A request for quotation was administered for each phase from the Regional District of Nanaimo.
“We went with different drillers for each of the phases based on logistics and quotations,” Pisani says. In the second phase of the program, the district partnered with the Geological Survey of Canada to complete the sonic drilling required.

“The Geological Survey of Canada was performing a study in the Nanaimo lowlands, covering our regional district, and completing sonic coring to try and study the aquifers and map them in our region,” Pisani says. “We had a partnership with them in our second phase to do the well drilling and sonic coring concurrently.”

Henderson provided monitoring equipment suggestions and installed pressure transducers in the wells. The device is deployed beneath the water and has a diaphragm in it that measures pressure. An internal algorithm calculates the pressure into a water level, which is logged every hour and added to the provincial ground water network website for the public to see what’s happening in the wells. Henderson calibrates the loggers, downloading and publishing the data. Some of the pressure transducers are equipped with satellite telemetry.

“At the wellhead there’s an antenna and a solar panel and a signal is sent up to the government satellites, then bounced down to the Victoria server,” Henderson explains. This eliminates the task of visiting the well and downloading the data, making the data available on the same day, rather than having to wait until Henderson completes maintenance rounds, which happen at least twice a year. When Henderson obtains and calibrates the water level and confirms that the data is valid, it will be listed online as validated data.The results of the project will be long term.

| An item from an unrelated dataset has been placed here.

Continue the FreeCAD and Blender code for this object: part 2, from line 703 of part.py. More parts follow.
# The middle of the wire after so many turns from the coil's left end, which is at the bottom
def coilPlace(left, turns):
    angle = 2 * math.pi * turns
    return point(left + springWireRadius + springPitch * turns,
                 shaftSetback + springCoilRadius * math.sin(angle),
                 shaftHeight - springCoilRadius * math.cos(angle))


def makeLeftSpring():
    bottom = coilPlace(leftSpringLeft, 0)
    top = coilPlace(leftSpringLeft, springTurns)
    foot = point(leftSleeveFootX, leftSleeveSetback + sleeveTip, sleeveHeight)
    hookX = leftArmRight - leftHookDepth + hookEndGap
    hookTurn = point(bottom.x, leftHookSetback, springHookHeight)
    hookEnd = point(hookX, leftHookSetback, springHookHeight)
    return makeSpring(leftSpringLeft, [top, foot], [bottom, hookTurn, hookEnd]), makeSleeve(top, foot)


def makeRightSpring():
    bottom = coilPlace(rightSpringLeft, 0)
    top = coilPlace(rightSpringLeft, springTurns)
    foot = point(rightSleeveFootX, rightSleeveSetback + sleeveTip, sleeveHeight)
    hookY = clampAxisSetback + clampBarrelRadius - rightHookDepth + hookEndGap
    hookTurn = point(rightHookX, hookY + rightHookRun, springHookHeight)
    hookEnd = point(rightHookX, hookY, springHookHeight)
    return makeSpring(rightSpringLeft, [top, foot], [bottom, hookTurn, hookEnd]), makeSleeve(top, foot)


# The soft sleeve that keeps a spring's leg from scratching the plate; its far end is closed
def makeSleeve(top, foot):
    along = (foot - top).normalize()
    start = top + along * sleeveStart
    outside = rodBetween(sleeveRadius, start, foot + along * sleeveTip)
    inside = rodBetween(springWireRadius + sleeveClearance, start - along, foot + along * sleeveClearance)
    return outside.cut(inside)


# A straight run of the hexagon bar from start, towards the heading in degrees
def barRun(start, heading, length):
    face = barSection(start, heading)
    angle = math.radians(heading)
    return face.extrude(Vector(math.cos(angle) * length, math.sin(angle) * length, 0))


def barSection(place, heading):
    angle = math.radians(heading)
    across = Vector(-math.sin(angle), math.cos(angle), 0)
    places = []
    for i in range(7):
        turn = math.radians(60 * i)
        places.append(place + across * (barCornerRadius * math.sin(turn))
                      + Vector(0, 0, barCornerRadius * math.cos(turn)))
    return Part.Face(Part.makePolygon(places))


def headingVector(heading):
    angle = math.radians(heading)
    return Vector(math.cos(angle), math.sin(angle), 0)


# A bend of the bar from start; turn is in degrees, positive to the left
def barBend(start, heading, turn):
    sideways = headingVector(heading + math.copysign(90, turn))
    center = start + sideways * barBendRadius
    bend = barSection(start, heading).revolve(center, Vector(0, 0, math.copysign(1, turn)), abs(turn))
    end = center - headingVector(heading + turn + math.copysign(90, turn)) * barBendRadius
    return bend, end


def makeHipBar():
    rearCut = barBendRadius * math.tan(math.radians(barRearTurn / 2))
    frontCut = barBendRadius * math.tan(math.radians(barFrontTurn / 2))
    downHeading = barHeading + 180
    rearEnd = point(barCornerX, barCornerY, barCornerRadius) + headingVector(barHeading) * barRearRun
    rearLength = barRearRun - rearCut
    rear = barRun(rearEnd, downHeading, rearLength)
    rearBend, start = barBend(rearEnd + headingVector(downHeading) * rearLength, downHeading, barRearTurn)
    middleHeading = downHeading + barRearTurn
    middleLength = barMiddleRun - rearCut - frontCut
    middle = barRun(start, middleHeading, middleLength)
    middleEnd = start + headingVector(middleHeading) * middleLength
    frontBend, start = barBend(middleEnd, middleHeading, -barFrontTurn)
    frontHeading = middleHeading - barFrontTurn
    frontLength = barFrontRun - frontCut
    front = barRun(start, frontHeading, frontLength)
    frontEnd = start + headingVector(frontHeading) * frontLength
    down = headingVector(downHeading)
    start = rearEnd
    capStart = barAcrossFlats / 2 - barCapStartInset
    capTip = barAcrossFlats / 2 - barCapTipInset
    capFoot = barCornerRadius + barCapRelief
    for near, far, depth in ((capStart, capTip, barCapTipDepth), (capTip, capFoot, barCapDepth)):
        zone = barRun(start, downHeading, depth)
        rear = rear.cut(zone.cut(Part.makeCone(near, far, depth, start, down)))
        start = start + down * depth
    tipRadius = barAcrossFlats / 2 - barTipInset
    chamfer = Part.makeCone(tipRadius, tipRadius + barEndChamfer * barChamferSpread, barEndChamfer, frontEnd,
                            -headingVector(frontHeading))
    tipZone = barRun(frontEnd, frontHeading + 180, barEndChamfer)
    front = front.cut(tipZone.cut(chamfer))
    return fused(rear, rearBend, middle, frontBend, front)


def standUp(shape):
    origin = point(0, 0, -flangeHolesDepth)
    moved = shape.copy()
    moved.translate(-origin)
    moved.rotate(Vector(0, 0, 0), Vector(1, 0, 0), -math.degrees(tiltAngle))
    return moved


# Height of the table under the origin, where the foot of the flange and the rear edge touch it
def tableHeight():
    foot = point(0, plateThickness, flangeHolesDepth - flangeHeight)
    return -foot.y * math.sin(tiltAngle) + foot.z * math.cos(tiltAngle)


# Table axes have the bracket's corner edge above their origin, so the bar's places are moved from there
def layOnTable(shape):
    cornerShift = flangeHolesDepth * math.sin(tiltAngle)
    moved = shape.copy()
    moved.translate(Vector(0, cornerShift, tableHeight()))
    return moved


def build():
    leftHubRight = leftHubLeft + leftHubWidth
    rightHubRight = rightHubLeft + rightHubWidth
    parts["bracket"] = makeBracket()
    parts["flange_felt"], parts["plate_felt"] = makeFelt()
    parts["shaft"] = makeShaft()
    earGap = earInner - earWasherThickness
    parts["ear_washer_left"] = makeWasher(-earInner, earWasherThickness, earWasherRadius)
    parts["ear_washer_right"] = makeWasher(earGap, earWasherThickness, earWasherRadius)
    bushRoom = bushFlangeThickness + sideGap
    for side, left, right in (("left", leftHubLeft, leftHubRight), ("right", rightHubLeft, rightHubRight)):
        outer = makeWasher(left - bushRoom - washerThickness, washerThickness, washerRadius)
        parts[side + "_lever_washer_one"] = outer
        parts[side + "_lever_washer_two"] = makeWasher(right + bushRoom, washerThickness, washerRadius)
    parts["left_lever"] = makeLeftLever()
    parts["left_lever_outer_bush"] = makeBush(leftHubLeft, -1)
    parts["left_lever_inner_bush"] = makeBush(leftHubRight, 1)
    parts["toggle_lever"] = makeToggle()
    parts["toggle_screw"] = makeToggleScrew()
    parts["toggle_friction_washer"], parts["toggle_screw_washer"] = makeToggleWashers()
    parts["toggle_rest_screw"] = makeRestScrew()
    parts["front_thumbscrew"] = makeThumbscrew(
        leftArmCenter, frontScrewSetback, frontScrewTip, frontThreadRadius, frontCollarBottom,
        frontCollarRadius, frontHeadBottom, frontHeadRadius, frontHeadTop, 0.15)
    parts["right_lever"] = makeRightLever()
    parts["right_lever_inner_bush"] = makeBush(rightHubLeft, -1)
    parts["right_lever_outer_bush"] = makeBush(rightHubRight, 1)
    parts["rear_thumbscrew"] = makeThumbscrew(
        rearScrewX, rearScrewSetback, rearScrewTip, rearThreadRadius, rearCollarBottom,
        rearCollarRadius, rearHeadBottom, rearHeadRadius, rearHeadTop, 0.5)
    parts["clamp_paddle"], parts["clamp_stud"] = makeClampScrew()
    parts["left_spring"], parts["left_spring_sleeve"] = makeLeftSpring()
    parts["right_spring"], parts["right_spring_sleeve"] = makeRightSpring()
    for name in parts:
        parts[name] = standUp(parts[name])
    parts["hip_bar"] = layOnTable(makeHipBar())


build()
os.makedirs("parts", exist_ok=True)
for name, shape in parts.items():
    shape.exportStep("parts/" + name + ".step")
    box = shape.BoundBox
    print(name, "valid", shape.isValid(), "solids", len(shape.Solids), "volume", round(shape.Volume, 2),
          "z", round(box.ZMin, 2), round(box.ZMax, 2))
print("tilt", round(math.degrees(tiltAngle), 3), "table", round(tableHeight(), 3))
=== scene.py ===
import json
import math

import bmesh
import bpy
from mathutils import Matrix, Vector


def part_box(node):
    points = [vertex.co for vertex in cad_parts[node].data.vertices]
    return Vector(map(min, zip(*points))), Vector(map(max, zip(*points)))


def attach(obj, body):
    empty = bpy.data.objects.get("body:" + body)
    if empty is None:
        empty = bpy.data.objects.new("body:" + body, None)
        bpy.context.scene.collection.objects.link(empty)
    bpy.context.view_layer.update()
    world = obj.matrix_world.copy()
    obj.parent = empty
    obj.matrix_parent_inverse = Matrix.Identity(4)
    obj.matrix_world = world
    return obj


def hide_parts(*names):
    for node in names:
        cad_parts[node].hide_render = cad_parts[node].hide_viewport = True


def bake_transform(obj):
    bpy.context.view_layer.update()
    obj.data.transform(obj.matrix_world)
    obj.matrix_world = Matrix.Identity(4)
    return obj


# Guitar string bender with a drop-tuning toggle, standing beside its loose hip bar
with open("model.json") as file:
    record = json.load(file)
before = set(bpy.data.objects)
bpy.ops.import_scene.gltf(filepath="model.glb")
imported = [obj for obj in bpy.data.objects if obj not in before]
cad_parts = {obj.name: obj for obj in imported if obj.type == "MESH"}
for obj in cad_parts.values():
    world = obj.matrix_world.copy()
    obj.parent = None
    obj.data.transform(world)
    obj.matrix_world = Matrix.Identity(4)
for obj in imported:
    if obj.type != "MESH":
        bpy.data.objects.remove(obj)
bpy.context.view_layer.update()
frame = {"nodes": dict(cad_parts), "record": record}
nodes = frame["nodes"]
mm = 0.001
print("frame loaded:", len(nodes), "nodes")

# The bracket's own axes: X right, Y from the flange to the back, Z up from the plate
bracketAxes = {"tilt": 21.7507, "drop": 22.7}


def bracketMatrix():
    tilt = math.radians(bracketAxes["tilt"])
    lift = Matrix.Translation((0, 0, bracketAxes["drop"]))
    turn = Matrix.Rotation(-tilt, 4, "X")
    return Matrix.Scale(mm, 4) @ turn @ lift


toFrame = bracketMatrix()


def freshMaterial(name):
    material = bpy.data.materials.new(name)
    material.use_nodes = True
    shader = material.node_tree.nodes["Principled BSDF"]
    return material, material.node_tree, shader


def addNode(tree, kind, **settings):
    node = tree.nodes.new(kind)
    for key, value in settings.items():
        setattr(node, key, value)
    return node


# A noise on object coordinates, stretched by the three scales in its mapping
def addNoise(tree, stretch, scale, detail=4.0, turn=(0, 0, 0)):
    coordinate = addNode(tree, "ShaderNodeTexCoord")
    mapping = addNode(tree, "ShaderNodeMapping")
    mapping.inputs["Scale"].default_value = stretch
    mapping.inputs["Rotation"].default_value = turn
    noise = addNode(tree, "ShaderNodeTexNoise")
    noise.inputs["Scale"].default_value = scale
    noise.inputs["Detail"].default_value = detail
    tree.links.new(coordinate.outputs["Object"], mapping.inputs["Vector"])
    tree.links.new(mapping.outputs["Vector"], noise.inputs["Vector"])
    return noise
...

“We’re hoping to monitor the aquifers where there were no observation wells before and get that water level data and collect it over the long term, with the overall goal of the data affecting land-use decisions, planning, development and overall public awareness,” Pisani says. “All of this information is available online for the public to look at . . . to find out how each area is doing.

Individual wells fluctuate with usage quite a bit, so these observation wells are helpful because they’re pretty stable as there’s no pumping going on out of that borehole.”

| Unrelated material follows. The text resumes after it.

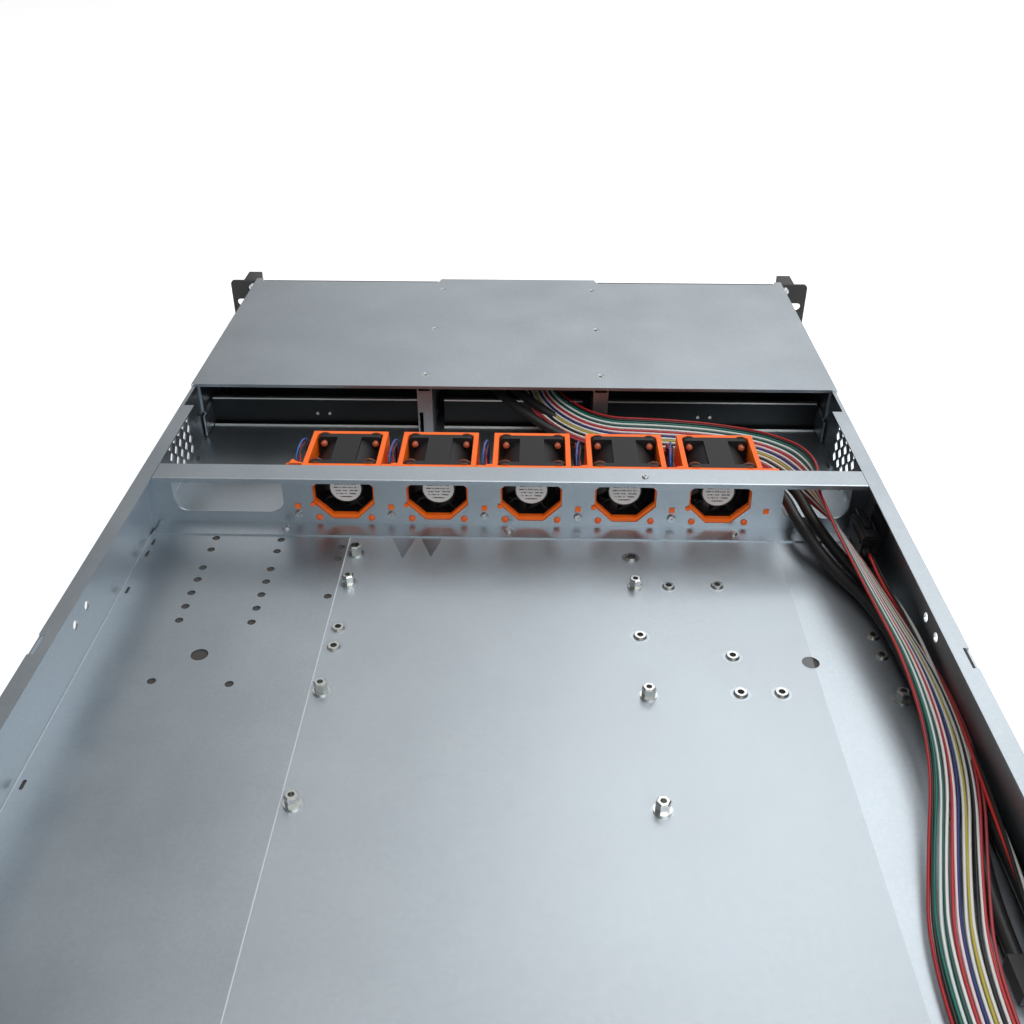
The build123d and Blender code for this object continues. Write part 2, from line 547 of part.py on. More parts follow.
# Ears: angle brackets with one slot each, their legs inside the side walls.
# Handles: moulded bows that taper towards the front, screwed on from behind the ears.
handle_screw_z = (HANDLE_BOTTOM + HANDLE_LEG / 2, HANDLE_TOP - HANDLE_LEG / 2)
handle_out = RACK_WIDTH / 2 - HANDLE_EDGE
handle_in = handle_out - HANDLE_WIDTH
handle_screw_x = (handle_in + handle_out) / 2
for name, side in (("left", -1), ("right", 1)):
    with BuildPart() as ear:
        with BuildSketch(Plane.XZ.offset(-wall_front)):
            ear_in = WALL_IN - EAR_LEG
            with Locations((side * (ear_in + RACK_WIDTH / 2) / 2, EAR_TOP / 2)):
                plate = Rectangle(RACK_WIDTH / 2 - ear_in, EAR_TOP)
            fillet(plate.vertices().sort_by(Axis.X)[::side][-2:], EAR_CORNER)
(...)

Pisani says the RDN hopes this project piques the interest of surrounding communities, but at the end of the day it’s often a matter of funding. The Towns for Tomorrow grant covered 75 per cent of the program’s expenses, with the remainder covered by the Drinking Water and Watershed Protection service.

As part of another component of the expansion program, separate from the observation well network, the regional district put out a request for volunteers who were interested in wells on their properties to host water level loggers.

“The areas where we did the mail out were identified by another study we have going on, a water budget study,” Pisani says. “We have hydrogeologist consultants putting together a water budget for all of the ground water and surface water in our region – mapping the aquifers and surface water sources and trying to quantify how much water is held in those sources, as well as how much water is coming out and from what land uses.”

In general, Pisani says the community reaction to the observation well network expansion program has been positive. The RDN has links on its website that provide updates to the project so that residents can stay in the loop, and residents of the regional district were informed via a mail campaign that the project was happening in their community.

“There was some pushback from some of the residents, but we’re talking to the public as they come by and assuring them that this is a monitoring program,” Henderson says. “It’s in everyone’s best interest that we have a handle on how much ground water there is and what’s happening to it in the long run.”